By pure convenient coincidence, I saw Hitchcock's Rear Window in my Film History class last semester on the same day that I saw his earlier film, Rope, in The Movie Industry. It was my first time watching both movies, and seeing them just a few hours apart I couldn't help comparing the two and drawing some conclusions about Hitchcock as an auteur.

To some extent, Rear Window seems to be Hitchcock's second attempt at the continuous-take effect that he first tried out in Rope. At least, he seems to have learned from his previous mistakes; Rear Window is shot with a lot of long takes and a fluidly moving camera, but there are cuts where necessary to keep the audience interested visually as well as psychologically. Additionally, there is often a lot more going on within the frame than there was in Rope. Although both films take place entirely within the confines of one apartment, Rope kept the camera confined indoors, with the large windows serving only as a backdrop and to indicate the passage of time.
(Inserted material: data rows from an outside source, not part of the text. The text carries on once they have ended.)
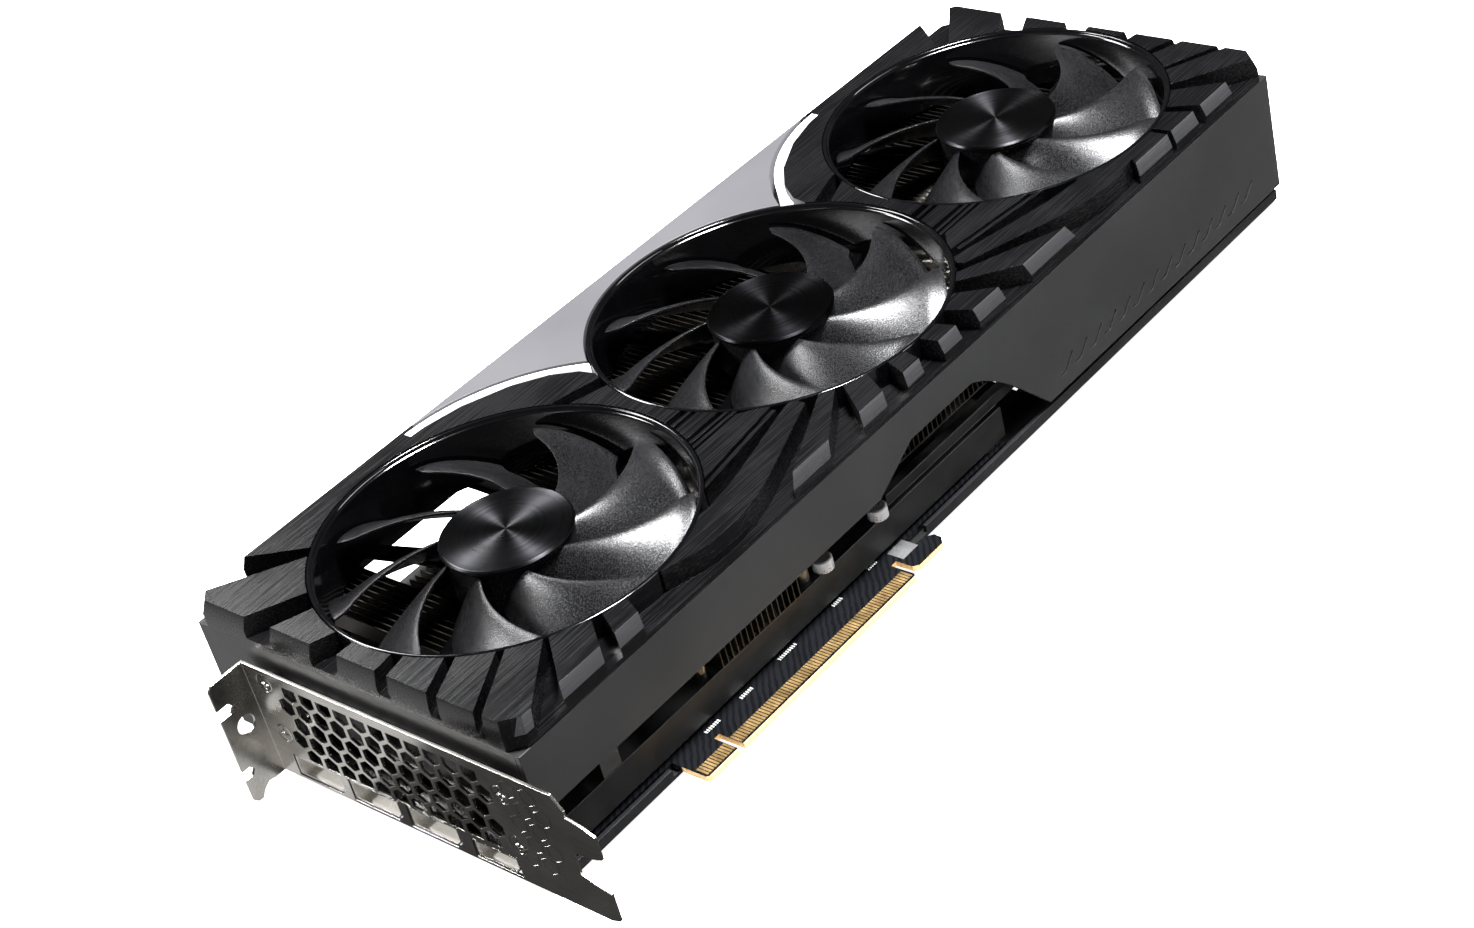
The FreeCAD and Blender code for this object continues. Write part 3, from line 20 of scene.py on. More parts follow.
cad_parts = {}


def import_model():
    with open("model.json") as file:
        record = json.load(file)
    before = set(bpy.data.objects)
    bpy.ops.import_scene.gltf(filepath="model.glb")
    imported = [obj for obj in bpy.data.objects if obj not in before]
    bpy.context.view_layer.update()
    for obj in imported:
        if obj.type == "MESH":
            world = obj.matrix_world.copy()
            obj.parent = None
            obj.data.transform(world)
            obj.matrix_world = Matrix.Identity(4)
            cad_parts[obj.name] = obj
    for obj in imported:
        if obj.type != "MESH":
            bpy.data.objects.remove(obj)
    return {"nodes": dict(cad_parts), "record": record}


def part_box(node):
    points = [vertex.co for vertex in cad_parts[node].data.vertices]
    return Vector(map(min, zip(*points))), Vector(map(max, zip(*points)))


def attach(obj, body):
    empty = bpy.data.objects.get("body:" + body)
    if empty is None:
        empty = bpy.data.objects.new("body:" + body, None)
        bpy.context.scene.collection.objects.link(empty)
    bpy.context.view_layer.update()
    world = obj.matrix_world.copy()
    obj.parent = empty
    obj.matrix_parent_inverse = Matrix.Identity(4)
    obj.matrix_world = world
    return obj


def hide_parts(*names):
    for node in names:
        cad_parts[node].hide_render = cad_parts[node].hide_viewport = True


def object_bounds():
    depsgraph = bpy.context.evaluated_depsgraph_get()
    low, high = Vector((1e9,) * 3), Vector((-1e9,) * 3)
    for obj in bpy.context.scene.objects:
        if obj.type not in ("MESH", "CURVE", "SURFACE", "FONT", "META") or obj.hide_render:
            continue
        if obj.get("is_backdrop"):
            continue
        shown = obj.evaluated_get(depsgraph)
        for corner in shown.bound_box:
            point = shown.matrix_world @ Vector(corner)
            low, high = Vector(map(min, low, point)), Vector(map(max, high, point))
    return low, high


log = logging.getLogger("graphics_card")
MM = 0.001
TINT_BLEND = 0.2  # how far either side of its middle the pattern fades from colour to tint
LEAST_ROUGH = 0.02
FAN_PHASES = (-0.7, 3.7, 16.7)  # degrees that each fan has turned, from the bracket
Point = tuple[float, float, float]
Sockets = dict[str | int, object]


def linear(colour: str) -> tuple[float, float, float, float]:
    """Turns an sRGB hex colour into linear RGBA.

    Args:
        colour: six hex digits, with a leading #.

    Returns:
        Four linear channels.
    """
    channels = [int(colour[i:i + 2], 16) / 255 for i in (1, 3, 5)]
    flat = [c / 12.92 if c <= 0.04045 else ((c + 0.055) / 1.055) ** 2.4 for c in channels]
    return flat[0], flat[1], flat[2], 1.0


def add(tree: bpy.types.NodeTree, kind: str, settings: dict[str, object] | None = None,
        inputs: Sockets | None = None) -> bpy.types.Node:
    """Adds one node with its settings and its inputs.

    Args:
        tree: the node tree that gets the node.
        kind: the node's type name.
        settings: attributes of the node.
        inputs: values by socket name or number; a socket as a value is linked.

    Returns:
        The new node.
    """
    node = tree.nodes.new(kind)
    for name, value in (settings or {}).items():
        setattr(node, name, value)
    for name, value in (inputs or {}).items():
        if isinstance(value, bpy.types.NodeSocket):
            tree.links.new(value, node.inputs[name])
        else:
            node.inputs[name].default_value = value
    return node


class Grain(Enum):
    """How a surface's fine texture runs."""

    SPARK = "even grain of a spark-eroded mould"
    ALONG_X = "brush lines along the card"
    ALONG_Y = "brush lines up the bracket"
    SPUN = "turning lines round an axis"
    TRACES = "slanted copper tracks under a solder mask"


@dataclass(frozen=True)
class Finish:
    """One material: what it is made of and how its surface was worked.

    Attributes:
        name: the finish in plain words.
        colour: main sRGB colour.
        tint: second sRGB colour, worn or shaded spots.
        metallic: 1 for a metal, 0 for a plastic.
        rough: mean roughness.
        spread: how far roughness wanders either side.
        grain: direction of the fine texture.
        grain_mm: spacing of the fine texture.
        depth_mm: height of the fine texture.
        patch_mm: size of the patches of tint.
        edge_mm: radius that a sharp edge seems rounded to, or 0 where the mesh is rounded already.
        ior: index of refraction.
        anisotropy: stretch of the highlight.
        glow: strength of its own light.
        streak: how strongly the fine texture carries the tint, against the patches.
        side: sRGB colour of the faces that do not lie flat, or nothing for the same colour all over; on the
            fascia
        a painted highlight on the slot-side bevels, on the board its bare tan edge.
        side_slope: how level those faces lie, from 0 for upright to 1 for flat.
        side_below_mm: the side colour shows only nearer to the card's slot edge than this.
    """

    name: str
    colour: str
    tint: str
    metallic: float = 0.0
    rough: float = 0.4
    spread: float = 0.08
    grain: Grain = Grain.SPARK
    grain_mm: float = 0.5
    depth_mm: float = 0.01
    patch_mm: float = 9.0
    edge_mm: float = 0.25
    ior: float = 1.5
    anisotropy: float = 0.0
    glow: float = 0.0
    streak: float = 0.5
    side: str = ""
    side_slope: tuple[float, float] = (-1.0, 0.98)
    side_below_mm: float = 0.0

    def height(self, tree: bpy.types.NodeTree) -> bpy.types.NodeSocket:
        """Height pattern of the fine texture.

        Args:
            tree: the material's node tree.

        Returns:
            A socket that runs from 0 to 1.
        """
        if self.grain is Grain.SPUN:
            rings = add(tree, "ShaderNodeUVMap", {"uv_map": "turned"}).outputs[0]
            across = add(tree, "ShaderNodeMapping", {},
                         {"Vector": rings, "Scale": (1 / self.grain_mm, 0.02, 1)})
            return add(tree, "ShaderNodeTexNoise", {"noise_dimensions": "2D"},
                       {"Vector": across.outputs[0], "Scale": 1.0, "Detail": 2.0}).outputs[0]
        place = add(tree, "ShaderNodeTexCoord").outputs["Object"]
        stretch = {Grain.ALONG_X: (0.02, 1, 1), Grain.ALONG_Y: (1, 0.03, 1)}.get(self.grain, (1, 1, 1))
        turn = (0, 0, math.radians(45)) if self.grain is Grain.TRACES else (0, 0, 0)
        scale = tuple(s / MM / self.grain_mm for s in stretch)
        spot = add(tree, "ShaderNodeMapping", {}, {"Vector": place, "Rotation": turn, "Scale": scale})
        if self.grain is Grain.TRACES:
            wave = add(tree, "ShaderNodeTexWave", {"wave_type": "BANDS", "bands_direction": "X"},
                       {"Vector": spot.outputs[0], "Scale": 0.3, "Distortion": 2.5, "Detail": 1.0})
            return wave.outputs["Fac"]
        noise = add(tree, "ShaderNodeTexNoise", {},
                    {"Vector": spot.outputs[0], "Scale": 1.0, "Detail": 3.0, "Roughness": 0.6})
        return noise.outputs[0]

    def side_tone_or_painted_highlight(self, tree: bpy.types.NodeTree, place: bpy.types.NodeSocket,
                    colour: bpy.types.NodeSocket) -> bpy.types.NodeSocket:
        """Lays the side colour on the faces whose slope and place call for it.

        Args:
            tree: the material's node tree.
            place: the surface point in the card's frame.
            colour: colour of every other face.

        Returns:
            The colour of the whole surface.
        """
        # on the fascia this is a painted highlight: the slot-side bevels get a lighter grey in place of
        # caught light; on the board it is the bare tan edge
        facing = add(tree, "ShaderNodeNewGeometry").outputs["True Normal"]
        upright = add(tree, "ShaderNodeSeparateXYZ", {}, {0: facing})
        level = add(tree, "ShaderNodeMath", {"operation": "ABSOLUTE"}, {0: upright.outputs[2]})
        low, high = self.side_slope
        steep = add(tree, "ShaderNodeMath", {"operation": "COMPARE"},
                    {0: level.outputs[0], 1: (low + high) / 2, 2: (high - low) / 2})
        across = add(tree, "ShaderNodeSeparateXYZ", {}, {0: place}).outputs[1]
        near = add(tree, "ShaderNodeMath", {"operation": "LESS_THAN"},
                   {0: across, 1: self.side_below_mm * MM})
        both = add(tree, "ShaderNodeMath", {"operation": "MULTIPLY"},
                   {0: steep.outputs[0], 1: near.outputs[0]})
        whole = add(tree, "ShaderNodeMix", {"data_type": "RGBA"},
                    {0: both.outputs[0], 6: colour, 7: linear(self.side)})
        return whole.outputs[2]

    def build(self) -> bpy.types.Material:
        """Builds the node tree of this finish.

        Returns:
            The material.
        """
        material = bpy.data.materials.new(self.name)
        material.use_nodes = True
        tree = material.node_tree
        tree.nodes.clear()
        place = add(tree, "ShaderNodeTexCoord").outputs["Object"]
        cloud = add(tree, "ShaderNodeTexNoise", {},
                    {"Vector": place, "Scale": 1 / MM / self.patch_mm, "Detail": 4.0})
        grain = self.height(tree)
        blend = add(tree, "ShaderNodeMath", {"operation": "MULTIPLY_ADD"},
                    {0: grain, 1: self.streak, 2: cloud.outputs[0]})
        middle = 0.5 + 0.5 * self.streak
        share = add(tree, "ShaderNodeMapRange", {},
                    {"Value": blend.outputs[0], "From Min": middle - TINT_BLEND,
                     "From Max": middle + TINT_BLEND})
        colour = add(tree, "ShaderNodeMix", {"data_type": "RGBA"},
                     {0: share.outputs[0], 6: linear(self.colour), 7: linear(self.tint)}).outputs[2]
        if self.side:
            colour = self.side_tone_or_painted_highlight(tree, place, colour)
        rough: float | bpy.types.NodeSocket = self.rough
        if self.spread:
            rough = add(tree, "ShaderNodeMapRange", {},
                        {"Value": share.outputs[0], "To Min": max(LEAST_ROUGH, self.rough - self.spread),
                         "To Max": self.rough + self.spread}).outputs[0]
        shader = add(tree, "ShaderNodeBsdfPrincipled", {},
                     {"Base Color": colour, "Metallic": self.metallic, "Roughness": rough, "IOR": self.ior,
                      "Anisotropic": self.anisotropy})
        if self.depth_mm:
            bump = add(tree, "ShaderNodeBump", {},
                       {"Strength": 1.0, "Distance": self.depth_mm * MM, "Height": grain})
            tree.links.new(bump.outputs[0], shader.inputs["Normal"])
            if self.edge_mm:
                edge = add(tree, "ShaderNodeBevel", {"samples": 6}, {"Radius": self.edge_mm * MM})
                tree.links.new(edge.outputs[0], bump.inputs["Normal"])
        if self.anisotropy:
            way = add(tree, "ShaderNodeTangent", {"direction_type": "UV_MAP", "uv_map": "turned"})
            tree.links.new(way.outputs[0], shader.inputs["Tangent"])
        if self.glow:
            shader.inputs["Emission Color"].default_value = linear(self.colour)
            shader.inputs["Emission Strength"].default_value = self.glow
        add(tree, "ShaderNodeOutputMaterial", {}, {"Surface": shader.outputs[0]})
        return material


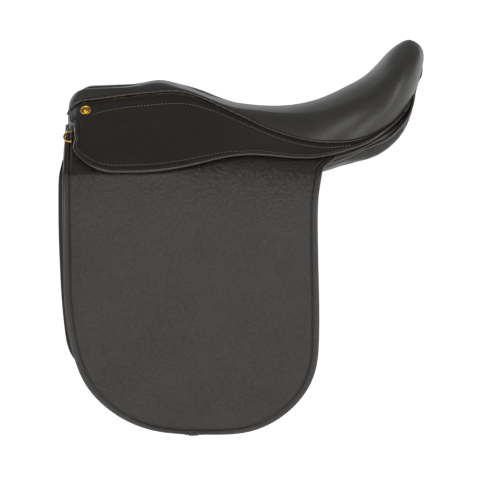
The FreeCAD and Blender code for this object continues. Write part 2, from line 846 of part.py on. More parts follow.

In Rear Window, the titular pane offers the camera -- along with protagonist L.B. Jeffries -- an escape. Through his own camera lens, Jeff can view the entire apartment building (which, by the way, was the largest set ever built at the time the film was made) or zoom in on any one residence. Likewise, there are many different areas of the screen on which the audience can concentrate during those long takes, because the frame is filled with the activities of many different interesting and eccentric minor characters.

In addition to being a great technical improvement over Rope, Rear Window is a quintessential psychological thriller. The decision to trap the camera inside with Jeff gives viewers a keen sense of his growing fear and desperation, even when they may find themselves siding with other characters who think he's off his rocker. At any given time, the audience only has as much information as Jeff does, and as a result shares his feeling of helplessness. This emotional connection, formed from the beginning of the film onward, increases the suspense felt at the film's climax, when finally Jeff begins to hear ominous footsteps outside his own door.